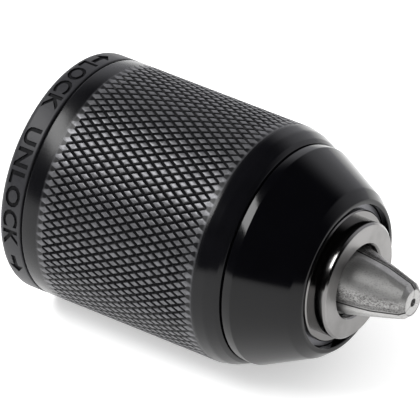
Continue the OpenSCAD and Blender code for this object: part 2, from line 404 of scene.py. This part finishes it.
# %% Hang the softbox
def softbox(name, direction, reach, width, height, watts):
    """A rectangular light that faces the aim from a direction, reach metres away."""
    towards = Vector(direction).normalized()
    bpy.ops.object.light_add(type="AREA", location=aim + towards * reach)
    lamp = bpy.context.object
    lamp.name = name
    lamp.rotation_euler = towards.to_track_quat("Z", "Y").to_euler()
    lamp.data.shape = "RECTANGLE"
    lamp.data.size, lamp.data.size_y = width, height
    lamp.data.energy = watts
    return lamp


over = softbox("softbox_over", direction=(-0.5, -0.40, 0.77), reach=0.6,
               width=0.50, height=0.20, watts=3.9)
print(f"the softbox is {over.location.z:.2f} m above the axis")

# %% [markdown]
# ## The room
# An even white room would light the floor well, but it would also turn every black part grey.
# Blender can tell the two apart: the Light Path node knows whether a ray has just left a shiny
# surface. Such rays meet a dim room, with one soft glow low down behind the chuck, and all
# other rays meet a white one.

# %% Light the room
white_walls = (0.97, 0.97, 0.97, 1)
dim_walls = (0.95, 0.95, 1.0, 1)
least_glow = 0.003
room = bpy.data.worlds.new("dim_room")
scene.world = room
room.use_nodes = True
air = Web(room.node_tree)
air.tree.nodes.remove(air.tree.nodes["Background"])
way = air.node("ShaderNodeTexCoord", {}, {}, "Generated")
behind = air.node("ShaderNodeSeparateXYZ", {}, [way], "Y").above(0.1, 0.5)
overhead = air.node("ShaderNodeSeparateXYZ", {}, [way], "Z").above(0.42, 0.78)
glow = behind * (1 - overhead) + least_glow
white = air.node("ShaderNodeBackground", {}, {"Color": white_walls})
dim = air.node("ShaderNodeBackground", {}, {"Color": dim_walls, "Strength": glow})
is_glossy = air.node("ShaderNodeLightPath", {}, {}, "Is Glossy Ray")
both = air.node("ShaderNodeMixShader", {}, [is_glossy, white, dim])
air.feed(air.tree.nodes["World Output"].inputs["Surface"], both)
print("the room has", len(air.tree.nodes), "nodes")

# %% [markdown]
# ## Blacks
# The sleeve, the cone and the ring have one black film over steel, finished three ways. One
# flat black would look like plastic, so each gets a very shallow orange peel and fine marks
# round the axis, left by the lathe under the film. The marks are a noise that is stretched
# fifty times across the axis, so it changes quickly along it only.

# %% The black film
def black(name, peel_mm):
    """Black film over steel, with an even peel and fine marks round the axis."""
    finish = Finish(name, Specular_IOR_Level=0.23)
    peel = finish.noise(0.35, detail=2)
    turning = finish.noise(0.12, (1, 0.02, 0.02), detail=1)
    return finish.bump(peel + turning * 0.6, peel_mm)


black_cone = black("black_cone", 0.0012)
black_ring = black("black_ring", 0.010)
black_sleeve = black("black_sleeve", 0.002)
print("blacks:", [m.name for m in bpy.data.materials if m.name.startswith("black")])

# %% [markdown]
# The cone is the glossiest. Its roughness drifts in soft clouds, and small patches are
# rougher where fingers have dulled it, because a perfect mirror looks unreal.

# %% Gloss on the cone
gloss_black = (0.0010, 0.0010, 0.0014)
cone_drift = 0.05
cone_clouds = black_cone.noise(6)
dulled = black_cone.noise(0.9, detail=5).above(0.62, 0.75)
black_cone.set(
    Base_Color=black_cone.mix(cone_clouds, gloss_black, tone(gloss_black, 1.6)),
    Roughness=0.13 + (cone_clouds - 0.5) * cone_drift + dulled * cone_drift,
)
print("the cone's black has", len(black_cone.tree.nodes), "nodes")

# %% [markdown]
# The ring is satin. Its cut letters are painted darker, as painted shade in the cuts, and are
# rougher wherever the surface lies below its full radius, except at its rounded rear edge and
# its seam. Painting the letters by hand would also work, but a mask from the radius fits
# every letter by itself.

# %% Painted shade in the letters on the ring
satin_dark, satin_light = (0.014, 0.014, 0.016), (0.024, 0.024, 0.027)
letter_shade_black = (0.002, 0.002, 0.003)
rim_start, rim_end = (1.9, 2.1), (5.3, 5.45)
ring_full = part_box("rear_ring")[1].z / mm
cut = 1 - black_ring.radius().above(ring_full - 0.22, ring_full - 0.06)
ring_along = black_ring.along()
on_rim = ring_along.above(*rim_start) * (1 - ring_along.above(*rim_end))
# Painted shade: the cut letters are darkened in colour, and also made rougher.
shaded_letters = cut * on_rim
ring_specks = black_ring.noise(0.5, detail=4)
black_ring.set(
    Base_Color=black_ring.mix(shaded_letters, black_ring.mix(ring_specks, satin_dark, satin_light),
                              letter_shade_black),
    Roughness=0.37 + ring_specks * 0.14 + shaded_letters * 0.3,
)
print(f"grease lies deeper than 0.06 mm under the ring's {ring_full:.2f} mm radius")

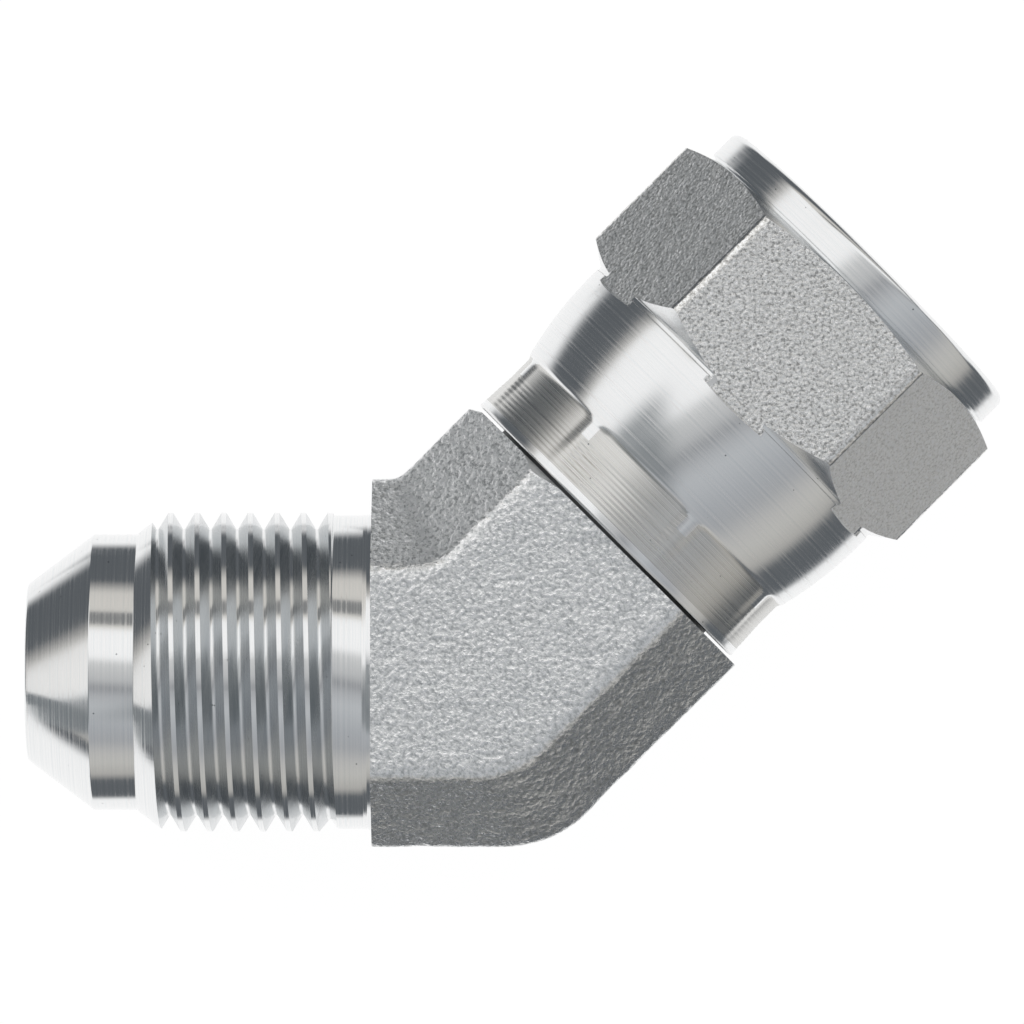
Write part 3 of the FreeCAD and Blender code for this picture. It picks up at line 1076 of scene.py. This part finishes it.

Exercise = Please reproduce each line exactly as written.

The completed task =
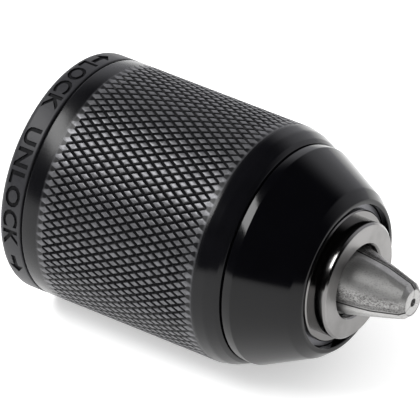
Continue the OpenSCAD and Blender code for this object: part 2, from line 404 of scene.py. This part finishes it.
# %% Hang the softbox
def softbox(name, direction, reach, width, height, watts):
    """A rectangular light that faces the aim from a direction, reach metres away."""
    towards = Vector(direction).normalized()
    bpy.ops.object.light_add(type="AREA", location=aim + towards * reach)
    lamp = bpy.context.object
    lamp.name = name
    lamp.rotation_euler = towards.to_track_quat("Z", "Y").to_euler()
    lamp.data.shape = "RECTANGLE"
    lamp.data.size, lamp.data.size_y = width, height
    lamp.data.energy = watts
    return lamp


over = softbox("softbox_over", direction=(-0.5, -0.40, 0.77), reach=0.6,
               width=0.50, height=0.20, watts=3.9)
print(f"the softbox is {over.location.z:.2f} m above the axis")

# %% [markdown]
# ## The room
# An even white room would light the floor well, but it would also turn every black part grey.
# Blender can tell the two apart: the Light Path node knows whether a ray has just left a shiny
# surface. Such rays meet a dim room, with one soft glow low down behind the chuck, and all
# other rays meet a white one.

# %% Light the room
white_walls = (0.97, 0.97, 0.97, 1)
dim_walls = (0.95, 0.95, 1.0, 1)
least_glow = 0.003
room = bpy.data.worlds.new("dim_room")
scene.world = room
room.use_nodes = True
air = Web(room.node_tree)
air.tree.nodes.remove(air.tree.nodes["Background"])
way = air.node("ShaderNodeTexCoord", {}, {}, "Generated")
behind = air.node("ShaderNodeSeparateXYZ", {}, [way], "Y").above(0.1, 0.5)
overhead = air.node("ShaderNodeSeparateXYZ", {}, [way], "Z").above(0.42, 0.78)
glow = behind * (1 - overhead) + least_glow
white = air.node("ShaderNodeBackground", {}, {"Color": white_walls})
dim = air.node("ShaderNodeBackground", {}, {"Color": dim_walls, "Strength": glow})
is_glossy = air.node("ShaderNodeLightPath", {}, {}, "Is Glossy Ray")
both = air.node("ShaderNodeMixShader", {}, [is_glossy, white, dim])
air.feed(air.tree.nodes["World Output"].inputs["Surface"], both)
print("the room has", len(air.tree.nodes), "nodes")

# %% [markdown]
# ## Blacks
# The sleeve, the cone and the ring have one black film over steel, finished three ways. One
# flat black would look like plastic, so each gets a very shallow orange peel and fine marks
# round the axis, left by the lathe under the film. The marks are a noise that is stretched
# fifty times across the axis, so it changes quickly along it only.

# %% The black film
def black(name, peel_mm):
    """Black film over steel, with an even peel and fine marks round the axis."""
    finish = Finish(name, Specular_IOR_Level=0.23)
    peel = finish.noise(0.35, detail=2)
    turning = finish.noise(0.12, (1, 0.02, 0.02), detail=1)
    return finish.bump(peel + turning * 0.6, peel_mm)


black_cone = black("black_cone", 0.0012)
black_ring = black("black_ring", 0.010)
black_sleeve = black("black_sleeve", 0.002)
print("blacks:", [m.name for m in bpy.data.materials if m.name.startswith("black")])

# %% [markdown]
# The cone is the glossiest. Its roughness drifts in soft clouds, and small patches are
# rougher where fingers have dulled it, because a perfect mirror looks unreal.

# %% Gloss on the cone
gloss_black = (0.0010, 0.0010, 0.0014)
cone_drift = 0.05
cone_clouds = black_cone.noise(6)
dulled = black_cone.noise(0.9, detail=5).above(0.62, 0.75)
black_cone.set(
    Base_Color=black_cone.mix(cone_clouds, gloss_black, tone(gloss_black, 1.6)),
    Roughness=0.13 + (cone_clouds - 0.5) * cone_drift + dulled * cone_drift,
)
print("the cone's black has", len(black_cone.tree.nodes), "nodes")

# %% [markdown]
# The ring is satin. Its cut letters are painted darker, as painted shade in the cuts, and are
# rougher wherever the surface lies below its full radius, except at its rounded rear edge and
# its seam. Painting the letters by hand would also work, but a mask from the radius fits
# every letter by itself.

# %% Painted shade in the letters on the ring
satin_dark, satin_light = (0.014, 0.014, 0.016), (0.024, 0.024, 0.027)
letter_shade_black = (0.002, 0.002, 0.003)
rim_start, rim_end = (1.9, 2.1), (5.3, 5.45)
ring_full = part_box("rear_ring")[1].z / mm
cut = 1 - black_ring.radius().above(ring_full - 0.22, ring_full - 0.06)
ring_along = black_ring.along()
on_rim = ring_along.above(*rim_start) * (1 - ring_along.above(*rim_end))
# Painted shade: the cut letters are darkened in colour, and also made rougher.
shaded_letters = cut * on_rim
ring_specks = black_ring.noise(0.5, detail=4)
black_ring.set(
    Base_Color=black_ring.mix(shaded_letters, black_ring.mix(ring_specks, satin_dark, satin_light),
                              letter_shade_black),
    Roughness=0.37 + ring_specks * 0.14 + shaded_letters * 0.3,
)
print(f"grease lies deeper than 0.06 mm under the ring's {ring_full:.2f} mm radius")

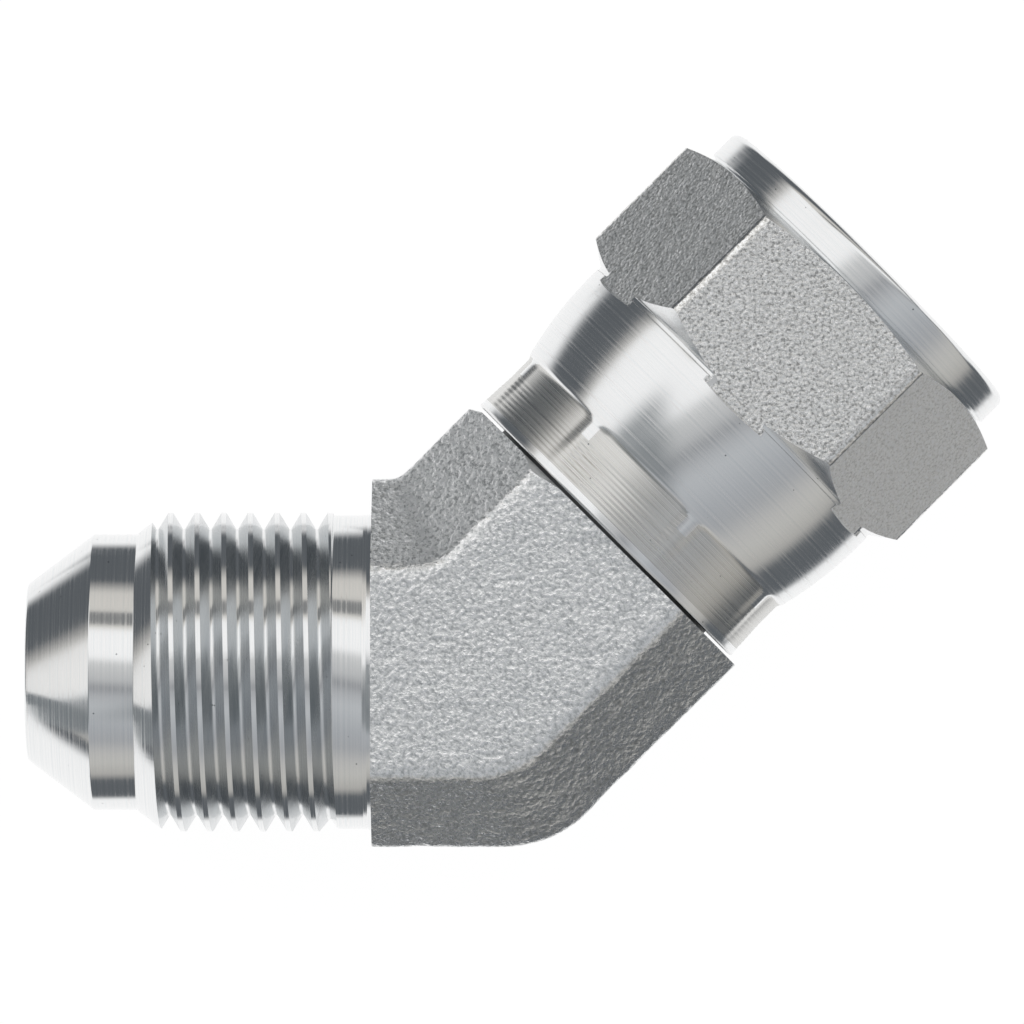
Write part 3 of the FreeCAD and Blender code for this picture. It picks up at line 1076 of scene.py. This part finishes it.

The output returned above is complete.